Para que luego me vengan con que las novelas las escriben los novelistas y no, como suele pasar, que lo hacen ellas solitas.
Ando liado, lo saben ustedes, con una historia nueva. De terror la cosa, según creo. Ciento diez páginas donde de momento lo que domina es la soledad y el silencio. Una idea que tenía muy clara hace unos años y que ahora, conforme le meto mano, se va desdibujando de lo previsto y tiene, sí, su propia vida.
Estuvimos esta Semana Santa con Victor Anchel y familia visitando Cádiz (porque la historia, en efecto, se desarrolla en esta tierra), y un par de vistazos a las torres miradores y la Bella Escondida me encauzaron hacia ahí: ahora, en la novela, las torres tienen un papel protagonista que, inconscientemente, ya había esbozado el narrador principal en el tercer capítulo ("Yo vivía en una torre de torres").

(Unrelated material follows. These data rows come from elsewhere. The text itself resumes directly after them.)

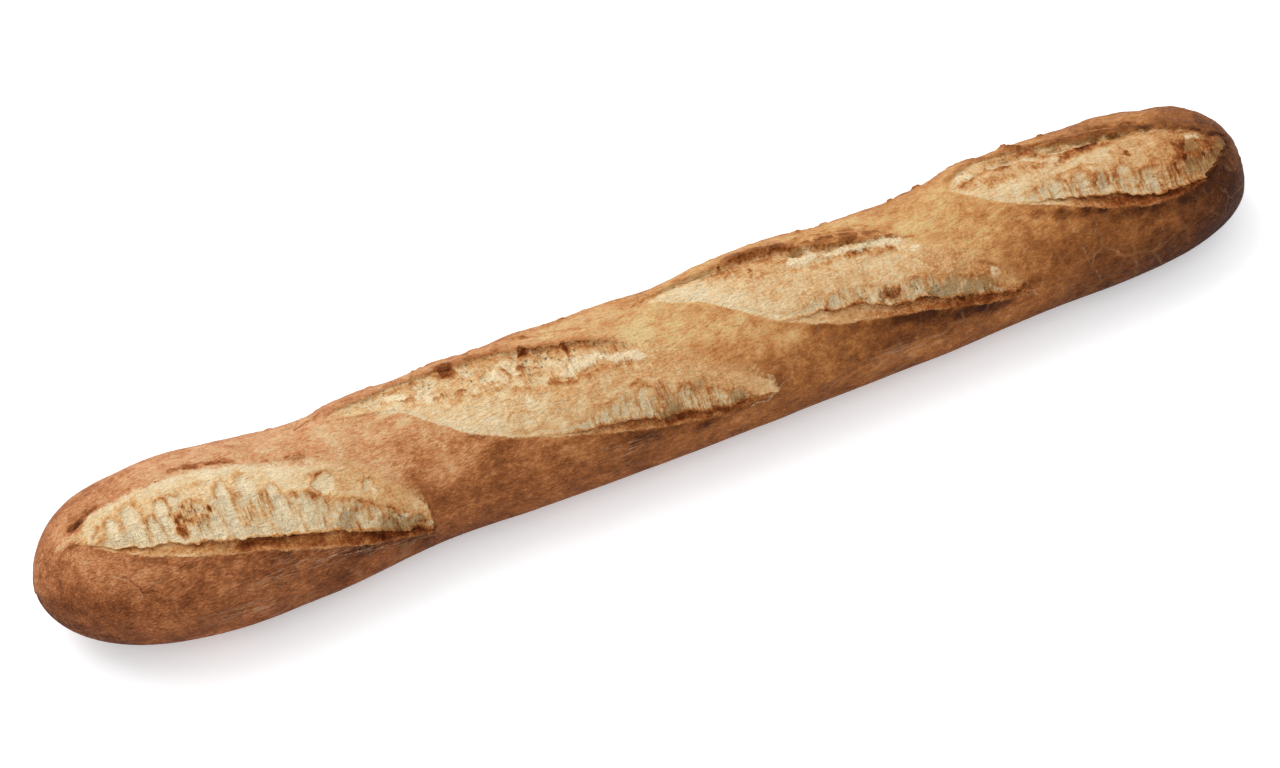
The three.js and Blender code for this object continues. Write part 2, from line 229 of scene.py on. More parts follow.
# What the baking left in single places. Each kind says how far it stands out in millimetres, how
# ragged and how soft its outline is, and which looks it adds.
KINDS = {
    "scab": dict(height=0.45, ragged=1.7, soft=0.60, brown=0.34),
    "freckles": dict(height=0.15, ragged=1.6, soft=0.80, tan=0.17, bake=0.10),
    "blister": dict(height=0.45, ragged=0.8, soft=0.70, bake=0.17),
    "dark blister": dict(height=0.50, ragged=0.9, soft=0.70, bake=0.30),
    "bump": dict(height=1.0, ragged=0.6, soft=0.50, bake=0.12),
    "seared": dict(height=0.10, ragged=1.0, soft=0.90, bake=0.20),
    "browned": dict(height=0.0, ragged=0.6, soft=0.80, bake=0.12),
    "pale": dict(height=0.0, ragged=0.6, soft=0.80, bake=-0.17),
    "tanned": dict(height=0.0, ragged=0.7, soft=0.80, tan=0.12),
    "cream": dict(height=0.15, ragged=0.8, soft=0.50, tan=-0.15, bake=-0.40, dough=2.0),
    # A hood browns a bubble's upper left edge: partly toast, partly painted shade.
    "bubble": dict(height=-0.8, ragged=0.6, soft=0.70, tan=-0.15, white=0.45, hood_shade=0.20),
    "small bubble": dict(height=-0.5, ragged=1.0, soft=0.60, tan=-0.08, white=0.50, hood_shade=0.13),
    "white": dict(height=-0.15, ragged=1.2, soft=0.70, tan=-0.08, white=0.95),
    "grey pit": dict(height=-0.6, ragged=0.9, soft=0.60, grey=0.80, hood_shade=0.10),
    "olive": dict(height=-0.4, ragged=1.2, soft=0.80, grey=1.0, tan=0.06),
    "greenish": dict(height=0.0, ragged=0.8, soft=0.80, grey=0.62, tan=0.03),
    "foam": dict(height=-0.1, ragged=0.8, soft=0.70, foam=0.9),
    # Holes and pores are browned with painted shade in their depths.
    "shaded_hole": dict(height=-1.2, ragged=1.6, soft=0.60, brown=0.55),
    "shaded_pore": dict(height=-0.5, ragged=0.9, soft=0.60, brown=0.34),
    "scuffed": dict(height=0.0, ragged=0.7, soft=0.80, scuff=1.0),
    "toasted": dict(height=0.45, ragged=1.1, soft=0.60, tan=0.64),
    "scorched": dict(height=0.2, ragged=1.5, soft=0.80, tan=0.25),
    "red ridge": dict(height=0.6, ragged=0.7, soft=0.70, brown=0.38),
    "crusted": dict(height=0.2, ragged=0.9, soft=0.50, bake=0.10, dough=-6.0),
    "dark crust": dict(height=0.0, ragged=0.6, soft=0.90, bake=0.20),
    "veined": dict(height=0.0, ragged=0.5, soft=0.90, vein=1.0),
    "dimpled": dict(height=-0.25, ragged=1.4, soft=0.80, tan=0.10, grey=0.25),
}
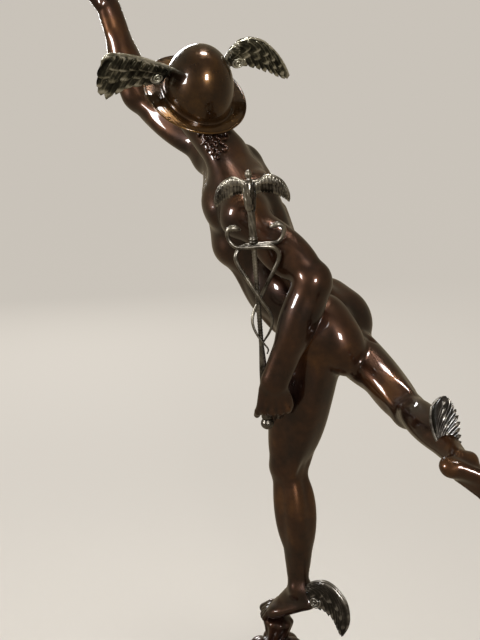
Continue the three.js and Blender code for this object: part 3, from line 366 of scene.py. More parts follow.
def shouldersAndNeck():
    nape = head.at((0, -20, -36))
    shapes = [
        rod(pose["neck"], head.at((0, -12, -40)), 37, 33, 14),
        rod(chest.at((0, -18, 70)), nape, 38, 20, 14),
    ]
    for shoulder, side in [(pose["shoulderLeft"], 1), (pose["shoulderRight"], -1)]:
        inner = chest.at((side * 12, -8, 96))
        shapes += [
            rod(inner, mixOf(shoulder, inner, 0.12), 33, 28, 16),
            rod(chest.at((side * 34, 24, 54)), mixOf(shoulder, inner, 0.1), 34, 27, 18),
            rod(chest.at((side * 62, -34, -12)), mixOf(shoulder, inner, 0.08), 30, 25, 16),
            rod(nape, mixOf(shoulder, inner, 0.25), 17, 20, 24),
            rod(chest.at((side * 40, -38, 46)), shoulder, 24, 26, 16),
        ]
    return shapes


def headShapes():
    shapes = [
        *ovals([
            (head, 0, -9, 17, 48, 58, 54, 8), (hat, 0, -13, 20, 51, 57, 66, 8),
            (head, 0, 15, -12, 38, 40, 48, 10), (head, 0, 21, -42, 28, 27, 23, 10),
            (head, 0, 40, -53, 11, 9, 9, 8),
        ]),
        rod(head.at((0, 52, 8)), head.at((0, 63, -12)), 4.4, 5.6, 5),
        *ovals([
            (head, 0, 59, -15, 9, 5, 4.6, 4), (head, 0, 53.5, -27, 12.5, 5, 3.8, 4),
            (head, 0, 51.5, -34.5, 10.5, 5, 4, 4),
        ]),
    ]
    for side in (1, -1):
        shapes += [
            rod(head.at((side * 6, 53, 12)), head.at((side * 27, 44, 12)), 4.7, 4.2, 6),
            *ovals([
                (head, side * 16.5, 55, 2, 9.5, 9.5, 6.3, 6, True),
                (head, side * 16.5, 45.5, 1, 9, 8, 6.8, 2.5),
                (head, side * 26, 36, -13, 9.5, 9.5, 10.5, 9),
                (head, side * 44, -6, -8, 5, 11.5, 17, 4),
            ]),
        ]
    for i in range(9):
        turn = (-0.5 + i / 8) * 2.9
        sine, cosine = math.sin(turn), math.cos(turn)
        shapes.append(oval(head, (45 * sine, -9 - 48 * cosine, -14 - 6 * math.cos(2 * turn)),
                           (11.5, 11.5, 14), 5))
        if 0 < i < 8:
            shapes.append(oval(head, (40 * sine, -9 - 44 * cosine, -34), (10.5, 10.5, 11), 5))
    return shapes


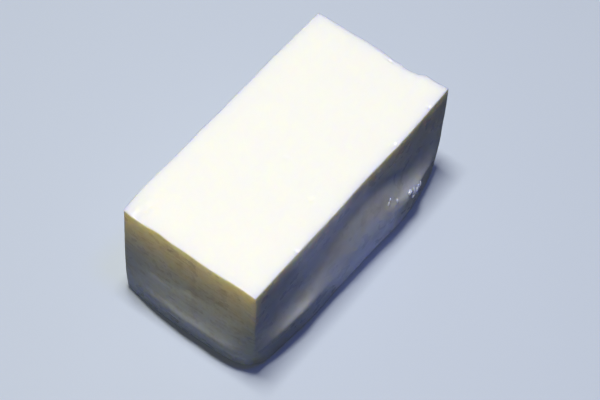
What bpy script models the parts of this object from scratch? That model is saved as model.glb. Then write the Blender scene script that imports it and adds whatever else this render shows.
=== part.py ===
"""Tofu block: one piece of silken tofu, cut square at its rim and slumped towards its foot.

Metres, +Z up. X runs along the block and Y across it. The origin is the middle of the flat
underside. The near long side faces -Y and the near short side faces -X.
"""

import math
from dataclasses import dataclass

import bmesh
import bpy
import numpy as np
from mathutils import Vector

# Driving dimensions: the block as it was cut, at its upper rim.
LENGTH = 0.1074
WIDTH = 0.0550
HEIGHT = 0.0462

RIM_RADIUS = 0.0004  # the knife left the rim crisp

# The grid of cuts that the block is shaped on.
CUTS_ALONG = 42
CUTS_ACROSS = 26
CUTS_UP = 20
CROWDING = 0.70  # 0 spaces the cuts evenly, 1 crowds them to the edges as a cosine does

# Shares of the height.
SOFT_ZONE = 0.45  # the upright corners turn from their foot radius to their rim radius in it
RIM_REACH = 0.60  # how far down the rim's own line is felt

# Shares of the half-width or half-length.
SKIN = 0.35  # how deep a side's relief reaches into the block

HOLLOW_POWER = 4.0  # how squarely a hollow holds its depth along its side
TINY = 1e-9  # keeps a division from meeting zero

TOFU_COLOUR = (0.915, 0.885, 0.790, 1.0)
TOFU_ROUGHNESS = 0.30


@dataclass(frozen=True)
class Corner:
    """Radii of one upright corner, and of the edge that it stands on."""

    rim: float
    foot: float
    underside: float


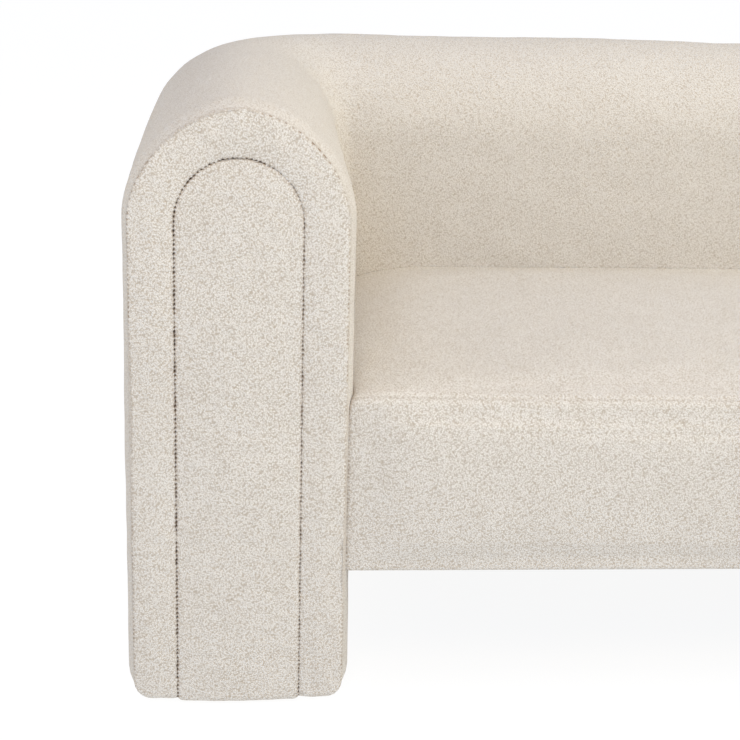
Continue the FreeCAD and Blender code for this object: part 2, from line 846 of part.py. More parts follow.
def save(shape, name):
    if not shape.isValid():
        print("not valid:", name)
    shape.exportStep("parts/" + name + ".step")
    print(f"{name}: {len(shape.Solids)} solids, {shape.Volume / 1e6:.3f} litres")


os.makedirs("parts", exist_ok=True)
for name, make in SINGLE_PIECES.items():
    save(make(), name)
for name, make in LEFT_AND_RIGHT_PIECES.items():
    left = make()
    save(left, name + "_left")
    save(mirrored(left), name + "_right")
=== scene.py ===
import json
import math

import bmesh
import bpy
import numpy as np
from mathutils import Matrix, Vector
from mathutils.kdtree import KDTree


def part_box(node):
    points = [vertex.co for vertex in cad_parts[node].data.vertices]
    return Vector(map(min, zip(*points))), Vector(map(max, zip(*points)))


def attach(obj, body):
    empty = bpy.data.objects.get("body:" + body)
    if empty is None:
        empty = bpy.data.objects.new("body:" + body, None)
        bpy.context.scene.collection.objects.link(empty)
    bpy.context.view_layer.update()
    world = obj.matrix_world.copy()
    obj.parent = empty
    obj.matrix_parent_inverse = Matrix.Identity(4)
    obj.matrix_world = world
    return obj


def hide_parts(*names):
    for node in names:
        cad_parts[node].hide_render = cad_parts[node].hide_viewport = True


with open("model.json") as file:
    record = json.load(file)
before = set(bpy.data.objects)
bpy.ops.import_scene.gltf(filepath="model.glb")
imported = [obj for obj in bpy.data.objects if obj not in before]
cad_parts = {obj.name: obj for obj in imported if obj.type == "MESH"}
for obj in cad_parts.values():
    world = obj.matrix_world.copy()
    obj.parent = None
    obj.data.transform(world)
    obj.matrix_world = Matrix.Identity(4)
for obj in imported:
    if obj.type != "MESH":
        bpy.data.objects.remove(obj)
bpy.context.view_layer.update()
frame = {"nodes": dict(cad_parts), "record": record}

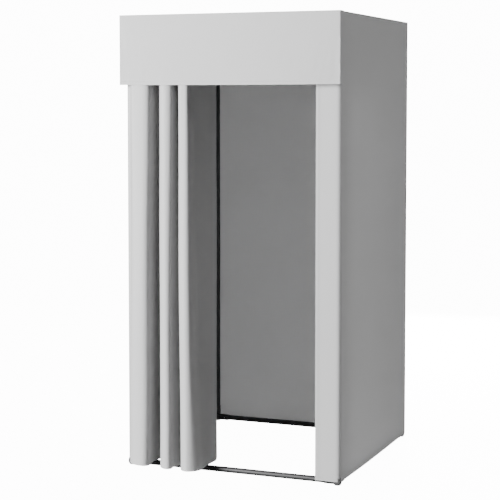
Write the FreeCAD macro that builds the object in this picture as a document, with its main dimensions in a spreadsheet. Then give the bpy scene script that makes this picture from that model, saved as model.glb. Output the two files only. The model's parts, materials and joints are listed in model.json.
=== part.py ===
import FreeCAD, Part
import os
import Sketcher

# A free-standing fitting-room booth: a frame of round steel tubes in moulded corner sockets,
# a cloth cover, a valance over the doorway and a curtain that hangs from rings on a rod.
# Millimetres. +Z is up, +X is to the right of a person facing the doorway, -Y is the front.
# The origin is on the floor, under the middle of the whole booth.

V = FreeCAD.Vector
doc = FreeCAD.newDocument("FittingBooth")

# ---------------------------------------------------------------- driving dimensions

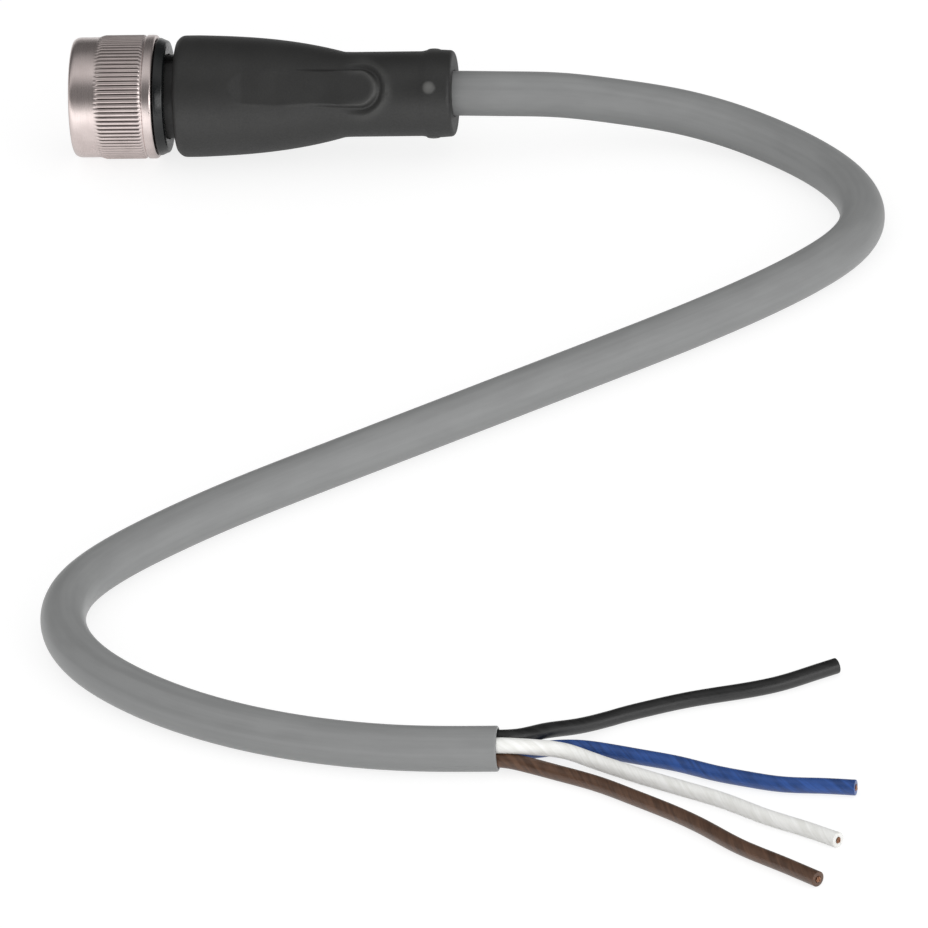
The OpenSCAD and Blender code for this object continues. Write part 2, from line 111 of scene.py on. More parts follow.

Hasta ahí, de momento, el detalle. Viene ayer a casa mi amigo Juan Estela, que es impredecible y aparece siempre cuando no te lo esperas y a quien veo muchas menos veces de las que debiéramos. Como siempre, me pregunta por lo que estoy escribiendo, y le cuento, más que el argumento, la reflexión de que en el fondo la novela va a ser una especie de partida de ajedrez entre torres. Y ni corto ni perezoso Juan empieza a contarme el caso real de una torre concreta, y del inquilino que vive en ella, y de las cosas verdaderas que allí pasan, no necesariamente terroríficas, y sin que nos diéramos cuenta me ha resuelto no sólo el capítulo que me toca ahora, sino buena parte de las motivaciones aún no demasiado claras de la novela toda. Justo en el momento que tocaba: un par de capítulos después quizás habría sido demasiado tarde.
A esto, en ciencia, se le llama serendipia. En literatura debe ser, ya digo, la pulsión de los libros por ser libres y redactarse solos.